Profits: the valley of death
For both Intel and Microsoft, getting into services like app stores – and in Intel's case, the services like billing and location to let other people build their own niche app stores using AppUp – are crucial because the way technology companies make money is changing.
"We've been looking at trends. We compared the profit sources in 2010 on the PC ecosystem - from standalone devices to silicon to application software to operating system software to services - and the profit pool in 2010 on PCs for those was basically level.
"It was a few billion here or there but it was somewhere between 10 and 20 billion profit for every one of those. Fast forward to the projected profit on the same things on devices in 2015 and the middle of that graph is scorched earth.
"The profit pool on operating systems on devices in 2015 is one billion, the profit pool in apps is about a billion dollars, the profit pool in silicon is good - but it isn't anything compared to how high devices on one end and services on the other are."
Those figures don't just explain why Intel wants its own iTunes equivalent (although Biddle calls going "head to head with Apple at their own game" suicide, he suggests that having "ITunes 500 times bigger than it is today" isn't the best way for users to find good apps or for developers to make a living).
He believes they also explain some otherwise puzzling behaviour by Apple and Google. "Why would Apple drive the profit revenue down on the apps business in their own marketplace? A simple answer is they didn't want there to be room for another Microsoft on devices. You start off in the beginning and say 'we're going to make the average sales price $1.47; try to build an office business there. You can't."
"When you look at Google and you say why did they make the operating system free on devices? There's a bunch of other perfectly good reasons for it, but Google's average revenue per unit is about $12-13 per year per user on devices.
"Not only did you take away the every-three-years refresh cycle, approximately $45 OEM licence fee you get in the PC business on operating systems and made that zero… You took all that money and put it in your own pocket. It's a beautiful example of look at your business, double down on your business and destroy other people's - and if you can do it with the same magic trick, then of course you do that.
Looking to services
"Beyond patents, why would Google buy Motorola? Because they are sitting on top of a massively good position on services looking across the valley of death at devices which is the only other business that looks like it's as tall, viable, healthy and thriving with the same kind of returns as they've got.
They're looking over there and going 'Apple has a huge chunk of that devices profit pool, how do we keep them over there?'. Then you go back and stand on the Apple ivory tower and look across the valley of death at the services business, and you go 'iCloud!' How do you try to make Google stay the hell over there? Well you try to make them defensive on their core value."
Where does that leave Microsoft? According to Biddle (who used to work on the Windows team), "the only two options, based on that trend, are to become a services player, a vertically integrated devices player or both.

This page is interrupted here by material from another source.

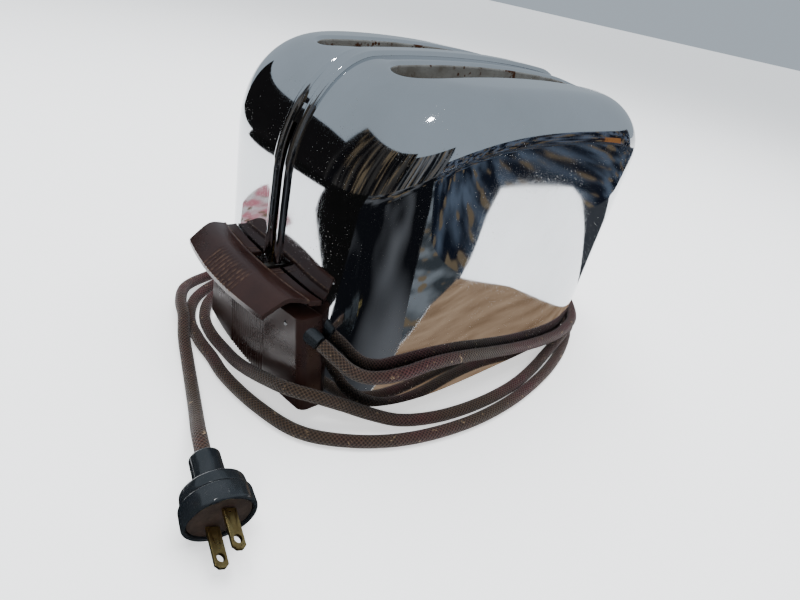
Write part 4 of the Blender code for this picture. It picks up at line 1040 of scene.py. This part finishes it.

If you look at Windows 8, it is both; it's the services operating system and it's the integrated devices operating system bundled up together."
The question is whether Microsoft can pull off the Apple-esque level of integration required to succeed.
"Microsoft historically has been its own worst enemy in creating great buttoned up Apple-class solutions because there's always somebody who manages to make you compromise and as soon as you compromise you're not Jobsing it - you're back in PC land. I have absolutely no doubt there is the talent inside Microsoft to build truly kickass top to bottom experiences. It's just will they be allowed to?"
Getting to six million
AppUp was initially designed to showcase apps that were good for low-performance netbooks, and it will support Tizen (the HMTL5-focussed replacement for MeeGo), but as netbook sales slump in favour of tablets Intel is focussing on PCs – which still sell a million a day, compared to the 17 million tablets predicted to sell in the whole of 2011. Why isn't that a million new AppUp users a day?
"One of the frustrating things about the fact that we've been so focused this past year on tablets which if you look around haven't shipped,is that it means that we missed being on the first small wave of ultrabooks as a preinstall option.
"Our first PC-centric release is coming in Q4. Less than 30% of our users are on netbooks today, so everybody is running it on PC. But – the UI isn't right for PC, we didn't really source the apps with PCs in mind, there's a whole set of features - people expect a more full-fledged PC experience with social media integration that isn't there… all those things need to get added."
AppUp is going to be ubiquitous on ultrabooks, he predicts. "We're going to make it hard to even get an ultrabook without AppUp on.There's a lot of ultrabooks shipping next year.
"And we think - just like the Mac App Store on MacBooks and MacBook Airs in particular, delivering real value on that form factor- we think AppUp has a great opportunity on that form factor, [if we have] great apps that take advantage of the hardware."